The Cowboys probably won't mind if he never says anything again, so long as it means he keeps playing like this. At age 33, the nine-year veteran seems to be peaking in health, experience and ability.
The groin injury that sidelined him this summer is healed. The new defensive scheme gives him freedom. Everything that hits his hands seems to stick.
"Terence has always been a guy who can cover. He's always been a guy who can make plays," Cowboys coach Jason Garrett said. "I think he's shown everybody what he can do the last few weeks with his performance, making a lot of plays on the ball, intercepting passes, running them back. And the other part of his game right now is he's sticking his nose in there and making some tackles. I think it probably all is a function of getting more and more comfortable in the scheme and also getting healthier and healthier."
Newman spent the second half of last season managing the discomfort from torn rib cartilage he suffered in a blowout loss at Green Bay. He still started all 16 games, posted 81 tackles and made five interceptions.
But he was one of the most-beaten cornerbacks in the NFL, according to STATS, Inc., giving up big plays late in games down the stretch. Against New Orleans, he gave up two highlight plays as the Saints drove for the winning touchdown on Thanksgiving Day.
Secondary coach Dave Campo said Newman was still making plays a year ago, but his injury -- which he never complained about -- was affecting him near the end of games.
"If he's banged up a little bit, that takes a little bit of the edge off from a confidence level," Campo said. "Now I think he's feeling good, and he's fresh. Us being able to rotate our corners in there, he's only playing about 40 plays a game, which for him is perfect.
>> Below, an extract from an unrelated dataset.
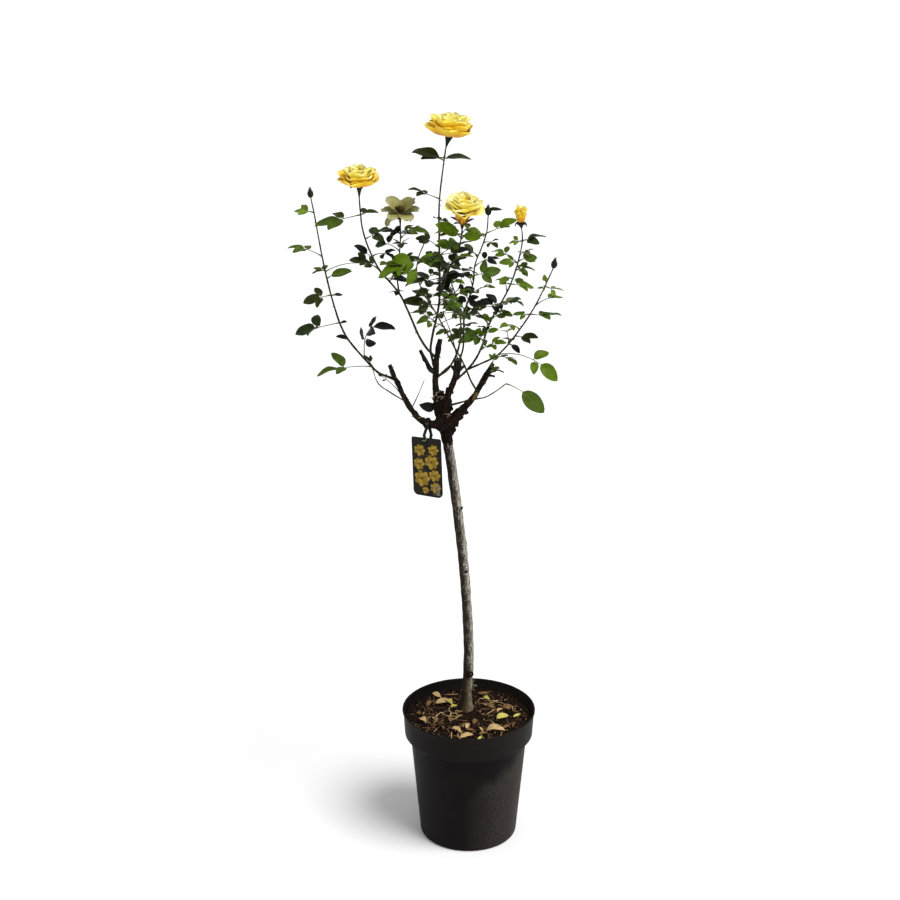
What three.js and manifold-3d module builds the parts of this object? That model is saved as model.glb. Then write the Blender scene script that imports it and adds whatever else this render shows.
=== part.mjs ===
// A standard rose in a nursery pot: a grafted head of pruned canes and thin flowering shoots on one bare
// stem, with a plant label hanging from its lowest cane. Millimetres, +Z up; the origin is the centre of
// the pot's flat underside.
import * as THREE from 'three';
import { mergeVertices } from 'three/addons/utils/BufferGeometryUtils.js';
import Module from 'manifold-3d';

const wasm = await Module();
wasm.setup();

// ---------------------------------------------------------------- driving dimensions
const GAP = 0.3;                 // air left between two solids that meet
const MERGE_DISTANCE = 1e-4;

const POT_HEIGHT = 246;
const POT_RIM_RADIUS = 120.5;
const POT_COLLAR_HEIGHT = 48;
const POT_COLLAR_FOOT_RADIUS = 116;
const POT_BODY_TOP_RADIUS = 106;
const POT_FOOT_RADIUS = 88.5;
const POT_WALL = 2.2;
const POT_FLOOR = 4;
const POT_SEGMENTS = 36;
const POT_RIM_STEP = 1;          // how far the lip stands out from the collar

const SOIL_LEVEL = 229;          // top of the compost at the stem
const SOIL_FLAT_RADIUS = 46;     // level patch that the stem stands on
const SOIL_UNEVENNESS = 1.6;
const SOIL_SEGMENTS = 24;
const SOIL_EDGE_DROP = 2;        // the compost is this much lower against the wall

const TRUNK_RADIUS = 8.6;
const TRUNK_TOP_RADIUS = 8;
const FLARE_EXTRA = 5;           // what the root flare adds to the radius at the soil
const FLARE_HEIGHT = 16;
const STEM_FOOT = new THREE.Vector3(-6, 28, SOIL_LEVEL);   // behind the pot's centre: the stem leans forward

const KNOB_PLACE = 0.9;          // how far up the middle cane its old cuts have swollen into a knob
const KNOB_REACH = 0.16;
const KNOB_SWELLING = 1.8;
const MIDDLE_CANE_RADIUS = 4.7;
const MIDDLE_CANE_WIDENING = 0.2;

const UNION_CENTRE = new THREE.Vector3(-39, 0, 786);
const UNION_RADIUS = 14;
const UNION_HALF_HEIGHT = 24;

const CARD_WIDTH = 52;
const CARD_HEIGHT = 101;
const CARD_THICKNESS = 0.8;
const CARD_OFFSET = 3;             // how far the card hangs to the left of the strap
const CARD_TOP_CORNER = 3;
const CARD_FOOT_CORNER = 9;
const CARD_LEAN = THREE.MathUtils.degToRad(-2);   // its foot swings a little to the right
const CARD_TURN = THREE.MathUtils.degToRad(-25);  // about the vertical: its right edge is nearer the front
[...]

That's a plus because he's made a lot of plays after play No. 40 or 45, as opposed to last year."
But when this year began with another injury for Newman, just days into training camp, it looked as if a repeat of last year was on its way. The Cowboys appeared to be making contingency plans, nearly closing a deal for free-agent cornerback Nnamdi Asomugha.
Newman knew it. Everybody knew it.
"When they were talking about all of that, it was kind of a shock to me because this was a guy that I worked out with during the lockout," cornerback Orlando Scandrick said. "I knew what he put into it. The type of injury he had was just unfortunate. I think he's done a good job of battling through, and he's doing great. He's doing awesome for us this year."
Newman is unimpressed with his year. He's just trying to play football, he said.
"A lot of people have doubted me, and I think when, you know, you've got people that doubt you, you go out and you try to prove people wrong," he said.
Campo said Newman is using the skills he's always had.
"He's just catching the ball the way he always catches the ball," Campo said. "If he's in position, he's really used his eyes good this year. He's gotten himself in position to make some plays.... I think the system helps him, allowing him to do some things on his own. He has a number of different techniques to use, as opposed to being a little bit more structured. I think that's helped him. And I think he feels good."
Newman downplays his health. He didn't want it to be a big deal last year, and he doesn't want it to be a big deal this year.
"That's why I don't really want to talk about it, because I don't really care about injuries. I just want to go out, play football and have fun," he said.